Nearly 2 hours of almost, dare I say it, blissful ambient drones from one of the true masters of noise. This is an unexpected change of direction from him.

 

 

 

 

MOVE D & BENJAMIN BRUNN - SONGS FROM THE BEEHIVE (Smallville)

Dave Moufang has been making excellent house for as long as anyone in Europe, and this collaboration of spontaneity and live recordings from him and Brunn contains some real beauty.

 

 

 

HEARTBREAK - LIES (Lex)

If only for “We’re Back” and “Regret”, two dancefloor behemoths that fuse the elephantine riffing of Black Sabbath with the naive spirit of Fred Ventura. Stadium Italo at its best (and most absurd).

 

 

 

SYCLOPS - I’VE GOT MY EYE ON YOU (DFA)

Maurice Fulton should really be much, much bigger than he is, but in a way I feel that this is a good thing, because he continues to make dancefloor records with a true alchemist’s touch. DFA are inflected far too much with the fashionista tag for my liking, but it’s difficult to escape the fact that they always release good records.

 

 

 

QUIET VILLAGE - SILENT MOVIE (K7!)

Fleetwood Mac meets Martin Denny. Much better than that description sounds, and the sort of album you’ll forget about and then put on 5 years later, and it’ll all come flooding back.

 

 

 

CARL CRAIG & MORITZ VON OSWALD - RECOMPOSED (Deutsche Grammophon)

This could have been a disaster or a revelation and the truth is that it’s somewhere in between.

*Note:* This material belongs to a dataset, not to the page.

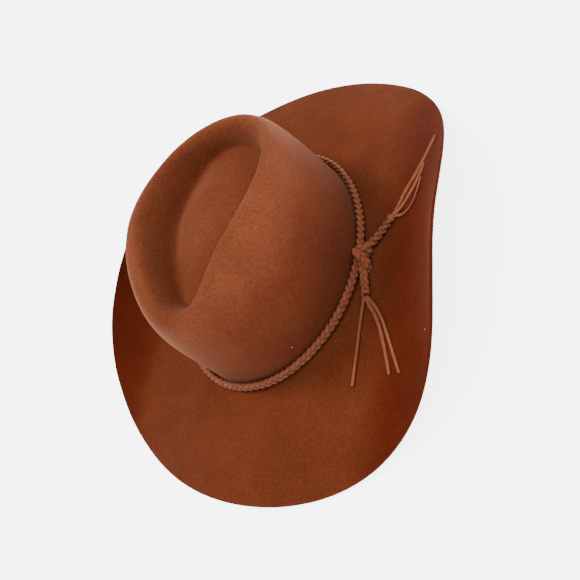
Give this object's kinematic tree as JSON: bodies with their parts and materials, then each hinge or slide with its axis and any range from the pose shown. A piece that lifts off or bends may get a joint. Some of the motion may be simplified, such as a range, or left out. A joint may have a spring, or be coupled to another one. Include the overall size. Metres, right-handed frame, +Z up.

Applying John Cage tape-style trickery to a 1987 recording of two DG staples and reworking them worked in some areas and not in others, but again, it’s the concept that comes through in the end. One hopes that Moritz Von Oswald is also recovering after a recent health scare.

 

 

GAS - NAH UND FERN (Kompakt)

Yes, it’s a reissue, but if you didn’t have the foresight to purchase Gas albums when they were originally released, you’d be looking at shelling out 200 euri for all 4. This is a timely reminder of Wolfgang Voigt’s ability, and puts him firmly in the upper pantheon of electronic musicians for the last 20 years.